Analytical tools begin with psychology

Analytical tools

Feels like companies these days spend a lot of money on analytical tools, either in the form of software suites or highly-compensated data scientist-type people. Makes sense, of course: data is the “new oil” (in reality AI is the new oil but let’s gloss that over for now), and companies need a way to compete. Many executives rose up claiming to understand data (i.e. “the numbers”) but really don’t, so having someone on the team who “gets data” is an increasingly important skill.

Problem: most people aren’t doing it right.

What’s wrong?

A few things. At too many places, the focus around data and analytical tools is:

  • Collect the data
  • Tell everyone you’re data-driven

Data/analytics is absolutely useless unless it’s tied to better decision-making. Oftentimes, ’tis not. For decision-making to improve, the data team needs to have someone on it who can explain the data. At most places I’ve seen, the data team is constructed around people who can (a) collect the data or (b) put it into cool-looking charts. There aren’t many people who can take the information and present it around terms that the check-writers would understand. We need more data translators.

But there’s a bigger, first problem we’re missing.

The psychology of analytical tools

People smarter than me, i.e. Stephen Dubner, have pointed this out too. Work is closely tied to self-worth and the need for relevance. If the data you collect contrasts with your ability to do those things (i.e. if it says the opposite of your opinion), you probably won’t trust the data. My last full-time job was this every day. We’d run all these Google Analytics reports, submit them to VPs, and they’d say “No, nice numbers, but we trust our gut.” What the fuck is the point of collecting/running data then?




 

There’s also this, from a new article on Harvard Business Review:

On the other hand, analysts who are too deeply embedded in business functions tend to be biased toward the status quo or leadership’s thinking.

That too. Let’s set this up simply:

  • You have data.
  • You have a boss.

If the data says one thing and the boss says another, well, you should go with the data. Most would go with the boss, though. The data can’t promote you. (Well, it could if your organization was really forward-thinking.)

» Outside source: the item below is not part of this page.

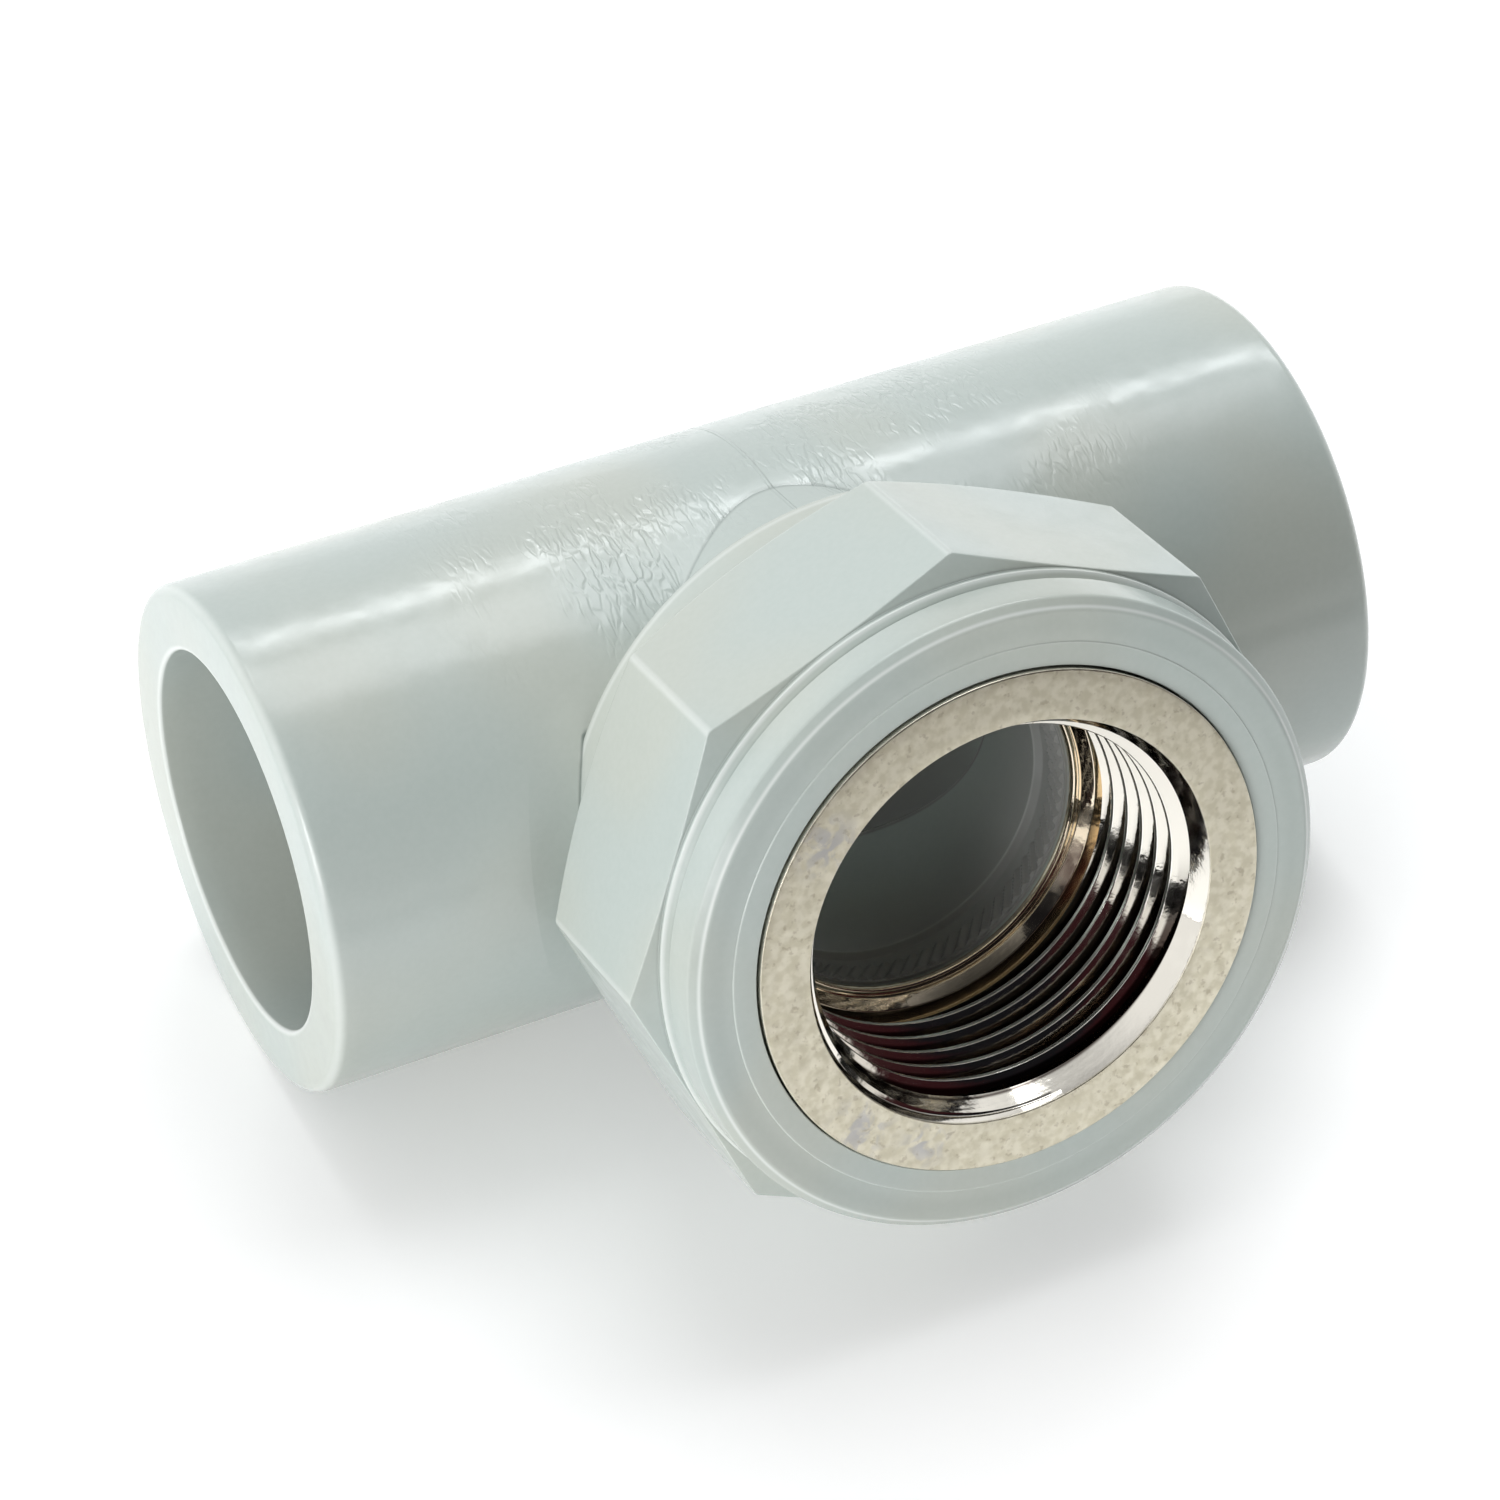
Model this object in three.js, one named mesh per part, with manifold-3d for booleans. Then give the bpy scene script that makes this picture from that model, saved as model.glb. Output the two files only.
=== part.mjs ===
// Equal tee fitting with a threaded metal branch: a plain moulded run with a pipe socket at each end,
// an octagonal wrench collar on the branch, and a metal bush with a 3/4 inch parallel pipe thread.
// Units are millimetres. The fitting is built in its own axes, run along X and branch towards -Y,
// and is then turned to lie on a table: +Z up, table at Z = 0.
import * as THREE from 'three';
import { mergeVertices } from 'three/addons/utils/BufferGeometryUtils.js';
import Module from 'manifold-3d';

const wasm = await Module();
wasm.setup();

// ---- driving dimensions -------------------------------------------------------------------------

const SEGMENTS = 64; // facets round every turned surface
const CLEARANCE = 0.3; // gap that keeps touching pieces apart
const OVERRUN = 1; // how far a cutter runs past the face that it opens

// Straight run. Stations along it are measured from the branch axis.
const RUN_RADIUS = 16.5;
const RUN_HALF_LENGTH = 36.1;
const RUN_EDGE = 0.7; // rounding of the outer end edges, cut here as a chamfer
const SOCKET_MOUTH_RADIUS = 12.32;
const SOCKET_ROOT_RADIUS = 12.1; // the sockets taper slightly inwards
const SOCKET_DEPTH = 18;
const SOCKET_LEAD = 0.28; // small lead-in round the mouth
const WATERWAY_RADIUS = 11.6;

// Branch moulding. Stations along it are measured from the run axis.
const NECK_RADIUS = 15.8;
const FLANGE_RADIUS = 19.55;
const FLANGE_REAR = 14.1;
const ACROSS_FLATS = 42.4;
const WRENCH_REAR_CORNER = 19.7;
const WRENCH_REAR = 18.7; // where the rear chamfer reaches the flats
const WRENCH_FRONT_CORNER = 30.45;
const WRENCH_FRONT = 30.8;
const BEAD_FRONT = 31.2;
const GROOVE_STATION = 31.6;
const GROOVE_RADIUS = 20.7;
const COLLAR_RADIUS = 20.95;
const COLLAR_REAR = 31.95;
const COLLAR_EDGE = 0.6;
const COLLAR_FACE = 34.95;
const BRANCH_BORE_RADIUS = 10.6;
const COUNTERBORE_RADIUS = 11.1; // short wider bore just behind the metal bush
const COUNTERBORE_FLOOR = 18;
const COUNTERBORE_SLOPE = 0.5;
const HIDDEN_CORE_INSET = 0.5; // how far the round core stays under the flats of the octagon

// Metal bush. Rp 3/4 thread: major 26.441, minor 24.117, 14 threads to the inch.
const THREAD_MAJOR = 26.441 / 2;
const THREAD_MINOR = 24.117 / 2;
const THREAD_PITCH = 25.4 / 14;
const THREAD_HALF_ANGLE = THREE.MathUtils.degToRad(27.5);
const THREAD_ROOT_WIDTH = 0.3; // flat that stands for the rounded root
const THREAD_STEPS_PER_TURN = 40;
const INSERT_FACE = 35.25;
const INSERT_REAR = 21.3;
const INSERT_MOUTH_RADIUS = 13.6;
const LEAD_CONE_LENGTH = 1.5;
const LEAD_CONE_FALL = 0.3; // how much the lead-in cone narrows before the thread starts
const INSERT_EDGE = 0.25;
const INSERT_FACE_RADIUS = 16.62;
const HEAD_REAR = 33.4; // back of the plain head behind the face
const SHANK_RADIUS = 15.2;
const KNURL_RADIUS = 15.8;
const KNURL_TEETH = 48;
const FRONT_KNURL = [29.4, 32.6];
const REAR_KNURL = [22.3, 25.7];
const RELIEF = [22.7, 24.4]; // undercut where the thread runs out
const RELIEF_RADIUS = 13.45;
const RELIEF_SLOPE = 0.5;
const INSERT_THROAT_RADIUS = 11.75;
const INSERT_LIP = 0.5; // height of the lip at the rear of the throat
const INSERT_LIP_LENGTH = 0.7;
const SPIGOT_CHAMFER = 0.8; // outer chamfer at the rear of the bush
const THREAD_START = INSERT_FACE - 0.9;
const THREAD_END = RELIEF[0] + 1.1;
const THREAD_OVERLAP = 0.15; // how far the thread cutter reaches inside the minor bore

// Seal ring in its groove round the bush.
const SEAL_GROOVE = [26.2, 28.9];
const SEAL_GROOVE_RADIUS = 14.35;
const SEAL_SECTION_RADIUS = 0.85;
const SEAL_CENTRE_RADIUS = SEAL_GROOVE_RADIUS + CLEARANCE + SEAL_SECTION_RADIUS;

const WRENCH_CORNER_RADIUS = ACROSS_FLATS / 2 / Math.cos(Math.PI / 8);
const POCKET_RADIUS = SEAL_CENTRE_RADIUS + SEAL_SECTION_RADIUS + CLEARANCE;

// ---- helpers ------------------------------------------------------------------------------------

// A closed three.js geometry as a solid that can be joined and cut.
function solidOf(geometry) {
  const bare = geometry.clone();
  bare.deleteAttribute('normal');
  bare.deleteAttribute('uv');
  const merged = mergeVertices(bare);
  return new wasm.Manifold(new wasm.Mesh({
    numProp: 3,
    vertProperties: new Float32Array(merged.attributes.position.array),
    triVerts: new Uint32Array(merged.index.array),
  }));
}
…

How could we get better at analytical tools?

A few ideas:

  • Stop believing software is going to save us
  • Hire the right people, i.e.
  • … someone to collect the data…
  • … a person to scrub the data …
  • … a third person to analyze the data …
  • … and someone who presents the data to executives
  • Root decision-making in data and analytics
  • Don’t let certain stakeholders get out of it by “trusting their gut” or “knowing the industry”
  • Make everyone responsible for analytics at their level
  • Don’t lip service the concept
  • If you know you have execs who just want to pound their chests, don’t even try anything around analytical tools
  • Care

What else would you add on analytical tools?